Starting at the line containing "clear_of_column(bear_low, column_top)", copy each line exactly, ending with the line containing "NODES[node].hide_render = NODES[node].hide_viewport". Leave out everything else.
---
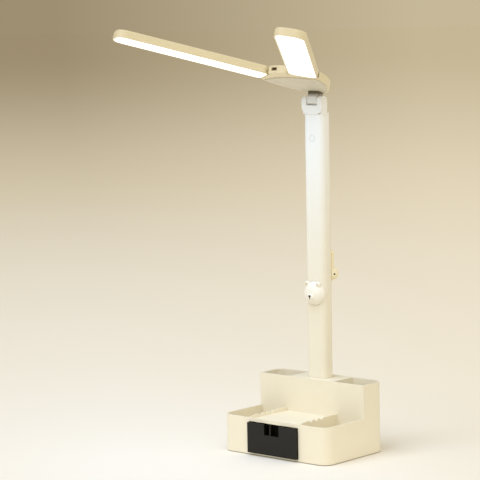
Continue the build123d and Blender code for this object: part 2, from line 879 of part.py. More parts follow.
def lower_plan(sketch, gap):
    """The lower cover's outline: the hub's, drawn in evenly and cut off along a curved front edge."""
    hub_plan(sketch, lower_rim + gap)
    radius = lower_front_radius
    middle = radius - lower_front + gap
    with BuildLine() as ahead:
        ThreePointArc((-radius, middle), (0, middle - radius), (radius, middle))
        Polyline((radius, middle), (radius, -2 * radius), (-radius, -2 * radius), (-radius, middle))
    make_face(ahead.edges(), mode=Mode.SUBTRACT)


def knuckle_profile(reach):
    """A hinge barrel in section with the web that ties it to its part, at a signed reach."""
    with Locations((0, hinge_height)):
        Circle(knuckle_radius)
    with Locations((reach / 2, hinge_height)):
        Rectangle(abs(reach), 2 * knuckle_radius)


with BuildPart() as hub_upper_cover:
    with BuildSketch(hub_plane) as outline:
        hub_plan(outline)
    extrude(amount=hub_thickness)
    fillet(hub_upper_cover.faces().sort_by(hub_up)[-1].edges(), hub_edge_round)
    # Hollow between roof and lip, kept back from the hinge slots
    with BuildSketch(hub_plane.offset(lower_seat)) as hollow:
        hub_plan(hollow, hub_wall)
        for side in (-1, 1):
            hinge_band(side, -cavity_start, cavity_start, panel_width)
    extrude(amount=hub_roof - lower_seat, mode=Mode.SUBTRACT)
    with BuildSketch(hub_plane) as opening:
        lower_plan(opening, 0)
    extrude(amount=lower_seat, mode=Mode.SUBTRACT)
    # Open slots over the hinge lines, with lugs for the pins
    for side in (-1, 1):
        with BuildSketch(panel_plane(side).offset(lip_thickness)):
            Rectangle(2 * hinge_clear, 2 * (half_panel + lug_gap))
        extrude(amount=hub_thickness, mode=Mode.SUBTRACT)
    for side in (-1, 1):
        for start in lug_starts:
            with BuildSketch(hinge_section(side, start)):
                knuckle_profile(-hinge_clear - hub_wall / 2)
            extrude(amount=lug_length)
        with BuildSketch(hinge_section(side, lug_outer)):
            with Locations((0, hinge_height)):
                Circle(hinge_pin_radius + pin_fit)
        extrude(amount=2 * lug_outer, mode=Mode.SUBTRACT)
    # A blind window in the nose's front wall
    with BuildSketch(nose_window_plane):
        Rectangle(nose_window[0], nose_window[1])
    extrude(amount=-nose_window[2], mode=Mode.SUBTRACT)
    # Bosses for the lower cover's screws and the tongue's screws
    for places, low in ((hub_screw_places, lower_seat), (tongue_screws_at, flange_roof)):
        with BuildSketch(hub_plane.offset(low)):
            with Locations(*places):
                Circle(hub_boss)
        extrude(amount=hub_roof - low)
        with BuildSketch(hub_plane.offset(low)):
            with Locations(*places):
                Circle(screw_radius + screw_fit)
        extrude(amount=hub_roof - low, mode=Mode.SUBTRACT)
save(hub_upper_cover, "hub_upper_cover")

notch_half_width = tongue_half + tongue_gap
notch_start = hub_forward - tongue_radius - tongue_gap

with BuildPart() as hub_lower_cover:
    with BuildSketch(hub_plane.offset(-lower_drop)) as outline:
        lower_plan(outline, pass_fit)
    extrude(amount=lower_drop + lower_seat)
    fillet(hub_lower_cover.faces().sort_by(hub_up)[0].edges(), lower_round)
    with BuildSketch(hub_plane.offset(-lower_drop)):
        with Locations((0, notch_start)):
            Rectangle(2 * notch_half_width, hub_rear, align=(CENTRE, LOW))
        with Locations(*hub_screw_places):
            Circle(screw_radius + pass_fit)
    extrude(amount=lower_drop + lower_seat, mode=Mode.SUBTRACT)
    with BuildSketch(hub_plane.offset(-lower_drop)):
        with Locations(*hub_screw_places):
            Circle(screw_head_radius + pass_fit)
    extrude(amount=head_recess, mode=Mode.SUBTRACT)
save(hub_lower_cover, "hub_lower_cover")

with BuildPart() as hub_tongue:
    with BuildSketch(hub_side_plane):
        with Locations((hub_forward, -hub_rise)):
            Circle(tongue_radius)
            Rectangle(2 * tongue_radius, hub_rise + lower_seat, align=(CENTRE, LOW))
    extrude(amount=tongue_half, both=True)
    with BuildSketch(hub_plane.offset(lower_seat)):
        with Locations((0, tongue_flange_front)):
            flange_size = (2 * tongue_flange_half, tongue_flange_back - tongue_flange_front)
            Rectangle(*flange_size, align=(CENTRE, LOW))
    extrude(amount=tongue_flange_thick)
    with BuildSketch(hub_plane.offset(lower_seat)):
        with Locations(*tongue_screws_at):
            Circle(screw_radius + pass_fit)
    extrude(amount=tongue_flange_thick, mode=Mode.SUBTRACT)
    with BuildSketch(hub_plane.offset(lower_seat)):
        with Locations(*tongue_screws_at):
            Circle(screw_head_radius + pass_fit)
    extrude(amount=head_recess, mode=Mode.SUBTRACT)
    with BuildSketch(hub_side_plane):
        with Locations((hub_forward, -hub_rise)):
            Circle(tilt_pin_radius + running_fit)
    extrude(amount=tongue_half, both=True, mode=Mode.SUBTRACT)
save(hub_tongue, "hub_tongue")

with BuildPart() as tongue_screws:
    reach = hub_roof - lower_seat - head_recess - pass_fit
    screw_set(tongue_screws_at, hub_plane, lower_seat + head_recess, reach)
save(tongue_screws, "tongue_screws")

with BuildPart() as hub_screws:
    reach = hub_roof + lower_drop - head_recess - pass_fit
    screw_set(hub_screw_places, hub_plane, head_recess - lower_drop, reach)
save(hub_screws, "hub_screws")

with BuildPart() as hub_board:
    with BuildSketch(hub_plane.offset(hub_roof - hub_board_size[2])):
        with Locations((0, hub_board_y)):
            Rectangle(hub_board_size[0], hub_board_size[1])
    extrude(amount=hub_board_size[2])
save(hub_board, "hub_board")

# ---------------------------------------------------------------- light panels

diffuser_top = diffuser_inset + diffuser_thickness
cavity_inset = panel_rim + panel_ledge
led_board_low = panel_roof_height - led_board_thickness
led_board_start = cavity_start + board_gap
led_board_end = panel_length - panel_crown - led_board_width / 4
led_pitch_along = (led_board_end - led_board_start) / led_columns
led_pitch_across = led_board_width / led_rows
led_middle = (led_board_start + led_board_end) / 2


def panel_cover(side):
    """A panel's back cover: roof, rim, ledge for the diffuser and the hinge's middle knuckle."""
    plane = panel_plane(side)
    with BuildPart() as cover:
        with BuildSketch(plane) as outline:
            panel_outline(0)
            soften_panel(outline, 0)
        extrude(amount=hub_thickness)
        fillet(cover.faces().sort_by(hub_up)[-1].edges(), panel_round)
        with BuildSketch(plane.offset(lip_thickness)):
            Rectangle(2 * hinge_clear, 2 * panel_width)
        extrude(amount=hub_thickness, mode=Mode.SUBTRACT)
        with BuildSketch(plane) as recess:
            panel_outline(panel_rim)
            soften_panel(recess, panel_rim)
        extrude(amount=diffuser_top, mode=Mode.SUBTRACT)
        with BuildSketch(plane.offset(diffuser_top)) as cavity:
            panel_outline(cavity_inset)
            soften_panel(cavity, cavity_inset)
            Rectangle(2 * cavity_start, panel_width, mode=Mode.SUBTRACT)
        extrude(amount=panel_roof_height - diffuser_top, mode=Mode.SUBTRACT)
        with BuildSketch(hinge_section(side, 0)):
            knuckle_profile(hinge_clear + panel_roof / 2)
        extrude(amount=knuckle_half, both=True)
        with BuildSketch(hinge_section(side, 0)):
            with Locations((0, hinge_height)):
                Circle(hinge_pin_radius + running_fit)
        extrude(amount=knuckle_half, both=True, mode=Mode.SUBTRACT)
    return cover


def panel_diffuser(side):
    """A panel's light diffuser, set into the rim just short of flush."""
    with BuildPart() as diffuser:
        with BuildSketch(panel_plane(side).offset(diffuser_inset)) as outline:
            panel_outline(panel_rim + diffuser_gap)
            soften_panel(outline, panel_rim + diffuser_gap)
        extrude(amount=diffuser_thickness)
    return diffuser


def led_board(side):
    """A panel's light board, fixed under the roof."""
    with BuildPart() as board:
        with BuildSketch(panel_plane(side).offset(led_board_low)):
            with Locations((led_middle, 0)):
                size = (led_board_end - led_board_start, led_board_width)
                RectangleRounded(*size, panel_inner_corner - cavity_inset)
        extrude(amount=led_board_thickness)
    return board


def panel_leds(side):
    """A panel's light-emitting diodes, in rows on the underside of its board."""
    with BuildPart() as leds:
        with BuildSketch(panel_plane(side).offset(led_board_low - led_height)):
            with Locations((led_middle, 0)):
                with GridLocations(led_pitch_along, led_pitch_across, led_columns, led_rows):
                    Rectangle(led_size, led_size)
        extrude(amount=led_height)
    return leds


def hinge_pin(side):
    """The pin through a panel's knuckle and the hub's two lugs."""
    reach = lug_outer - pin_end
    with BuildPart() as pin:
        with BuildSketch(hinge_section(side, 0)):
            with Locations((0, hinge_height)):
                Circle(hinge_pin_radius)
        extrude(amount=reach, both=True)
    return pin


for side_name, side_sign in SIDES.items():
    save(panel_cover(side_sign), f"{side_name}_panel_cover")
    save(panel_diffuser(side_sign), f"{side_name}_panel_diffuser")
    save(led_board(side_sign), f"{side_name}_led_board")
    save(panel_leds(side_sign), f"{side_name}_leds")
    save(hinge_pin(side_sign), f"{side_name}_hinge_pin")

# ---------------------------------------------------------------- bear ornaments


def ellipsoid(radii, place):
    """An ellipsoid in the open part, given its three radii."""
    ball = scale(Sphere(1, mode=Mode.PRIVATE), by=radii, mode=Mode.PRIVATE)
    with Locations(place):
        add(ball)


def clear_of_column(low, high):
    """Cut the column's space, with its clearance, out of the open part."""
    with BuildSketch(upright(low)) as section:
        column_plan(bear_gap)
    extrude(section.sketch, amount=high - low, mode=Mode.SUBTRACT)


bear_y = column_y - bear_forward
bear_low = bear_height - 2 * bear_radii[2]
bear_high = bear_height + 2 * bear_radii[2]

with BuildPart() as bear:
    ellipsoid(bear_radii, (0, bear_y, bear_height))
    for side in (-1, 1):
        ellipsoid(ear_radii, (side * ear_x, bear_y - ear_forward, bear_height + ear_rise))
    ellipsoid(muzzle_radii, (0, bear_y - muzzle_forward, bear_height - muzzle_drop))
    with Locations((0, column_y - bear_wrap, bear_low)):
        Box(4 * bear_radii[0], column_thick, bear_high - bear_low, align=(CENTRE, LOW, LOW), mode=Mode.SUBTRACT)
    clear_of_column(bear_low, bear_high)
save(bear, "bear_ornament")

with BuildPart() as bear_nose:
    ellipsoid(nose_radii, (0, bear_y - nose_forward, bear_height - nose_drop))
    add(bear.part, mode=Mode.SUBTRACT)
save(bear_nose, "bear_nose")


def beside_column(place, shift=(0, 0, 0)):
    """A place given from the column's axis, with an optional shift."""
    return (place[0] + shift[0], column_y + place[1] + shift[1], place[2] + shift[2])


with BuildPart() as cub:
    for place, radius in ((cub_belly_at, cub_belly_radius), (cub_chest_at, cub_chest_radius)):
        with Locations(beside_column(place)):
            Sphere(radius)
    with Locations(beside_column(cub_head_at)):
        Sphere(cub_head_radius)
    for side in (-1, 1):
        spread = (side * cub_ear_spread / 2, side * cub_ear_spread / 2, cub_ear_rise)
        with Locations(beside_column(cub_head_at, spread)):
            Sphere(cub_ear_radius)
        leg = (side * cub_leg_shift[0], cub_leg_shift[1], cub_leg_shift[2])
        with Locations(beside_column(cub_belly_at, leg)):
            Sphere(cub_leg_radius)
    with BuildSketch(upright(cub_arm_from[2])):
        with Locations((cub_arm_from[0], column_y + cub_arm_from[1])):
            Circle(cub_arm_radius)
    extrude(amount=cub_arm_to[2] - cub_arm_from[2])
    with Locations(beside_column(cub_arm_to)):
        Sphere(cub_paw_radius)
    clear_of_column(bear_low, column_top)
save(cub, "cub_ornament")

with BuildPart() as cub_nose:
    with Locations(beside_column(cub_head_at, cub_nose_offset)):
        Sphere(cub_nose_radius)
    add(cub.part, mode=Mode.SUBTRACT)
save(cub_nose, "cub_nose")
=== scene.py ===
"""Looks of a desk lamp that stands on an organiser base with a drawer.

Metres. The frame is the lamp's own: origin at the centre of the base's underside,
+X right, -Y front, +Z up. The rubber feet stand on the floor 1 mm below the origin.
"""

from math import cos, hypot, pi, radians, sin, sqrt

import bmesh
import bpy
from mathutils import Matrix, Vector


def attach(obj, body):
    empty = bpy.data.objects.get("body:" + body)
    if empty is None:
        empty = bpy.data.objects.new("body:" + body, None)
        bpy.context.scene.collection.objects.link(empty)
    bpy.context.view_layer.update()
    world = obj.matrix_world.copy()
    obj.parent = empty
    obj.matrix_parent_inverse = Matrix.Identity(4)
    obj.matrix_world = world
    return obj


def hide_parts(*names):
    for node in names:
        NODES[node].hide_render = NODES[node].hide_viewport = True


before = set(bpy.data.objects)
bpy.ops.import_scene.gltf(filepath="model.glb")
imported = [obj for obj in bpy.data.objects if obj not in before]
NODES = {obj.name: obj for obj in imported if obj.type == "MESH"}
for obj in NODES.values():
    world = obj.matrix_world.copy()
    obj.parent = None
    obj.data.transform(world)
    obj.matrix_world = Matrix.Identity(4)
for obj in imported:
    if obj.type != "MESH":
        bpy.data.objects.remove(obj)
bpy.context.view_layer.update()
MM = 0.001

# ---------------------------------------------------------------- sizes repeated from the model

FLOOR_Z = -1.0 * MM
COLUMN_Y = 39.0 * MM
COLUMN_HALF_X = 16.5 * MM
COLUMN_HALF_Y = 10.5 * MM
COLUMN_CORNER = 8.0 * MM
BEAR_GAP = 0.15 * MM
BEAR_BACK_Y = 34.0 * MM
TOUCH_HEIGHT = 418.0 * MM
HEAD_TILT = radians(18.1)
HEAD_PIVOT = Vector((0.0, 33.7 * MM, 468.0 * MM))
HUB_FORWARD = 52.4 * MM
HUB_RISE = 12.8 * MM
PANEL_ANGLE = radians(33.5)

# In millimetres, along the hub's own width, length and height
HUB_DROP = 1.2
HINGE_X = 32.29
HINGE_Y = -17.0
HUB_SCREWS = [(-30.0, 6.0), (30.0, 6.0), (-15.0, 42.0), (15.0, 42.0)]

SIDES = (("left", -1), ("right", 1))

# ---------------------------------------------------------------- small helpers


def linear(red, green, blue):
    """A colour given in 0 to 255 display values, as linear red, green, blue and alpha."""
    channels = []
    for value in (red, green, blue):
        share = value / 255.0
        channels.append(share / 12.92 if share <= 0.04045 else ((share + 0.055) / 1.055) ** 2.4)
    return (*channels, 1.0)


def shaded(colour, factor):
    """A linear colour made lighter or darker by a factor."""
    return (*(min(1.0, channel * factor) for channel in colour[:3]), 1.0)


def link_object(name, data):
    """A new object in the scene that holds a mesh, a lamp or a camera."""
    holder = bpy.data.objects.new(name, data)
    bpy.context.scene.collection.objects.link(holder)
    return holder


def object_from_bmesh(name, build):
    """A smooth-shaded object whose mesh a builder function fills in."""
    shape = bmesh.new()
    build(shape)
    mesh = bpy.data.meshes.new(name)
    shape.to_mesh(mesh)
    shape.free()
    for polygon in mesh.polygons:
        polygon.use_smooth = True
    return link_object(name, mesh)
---
• _FINAL RESULT_
    clear_of_column(bear_low, column_top)
save(cub, "cub_ornament")

with BuildPart() as cub_nose:
    with Locations(beside_column(cub_head_at, cub_nose_offset)):
        Sphere(cub_nose_radius)
    add(cub.part, mode=Mode.SUBTRACT)
save(cub_nose, "cub_nose")
=== scene.py ===
"""Looks of a desk lamp that stands on an organiser base with a drawer.

Metres. The frame is the lamp's own: origin at the centre of the base's underside,
+X right, -Y front, +Z up. The rubber feet stand on the floor 1 mm below the origin.
"""

from math import cos, hypot, pi, radians, sin, sqrt

import bmesh
import bpy
from mathutils import Matrix, Vector


def attach(obj, body):
    empty = bpy.data.objects.get("body:" + body)
    if empty is None:
        empty = bpy.data.objects.new("body:" + body, None)
        bpy.context.scene.collection.objects.link(empty)
    bpy.context.view_layer.update()
    world = obj.matrix_world.copy()
    obj.parent = empty
    obj.matrix_parent_inverse = Matrix.Identity(4)
    obj.matrix_world = world
    return obj


def hide_parts(*names):
    for node in names:
        NODES[node].hide_render = NODES[node].hide_viewport = True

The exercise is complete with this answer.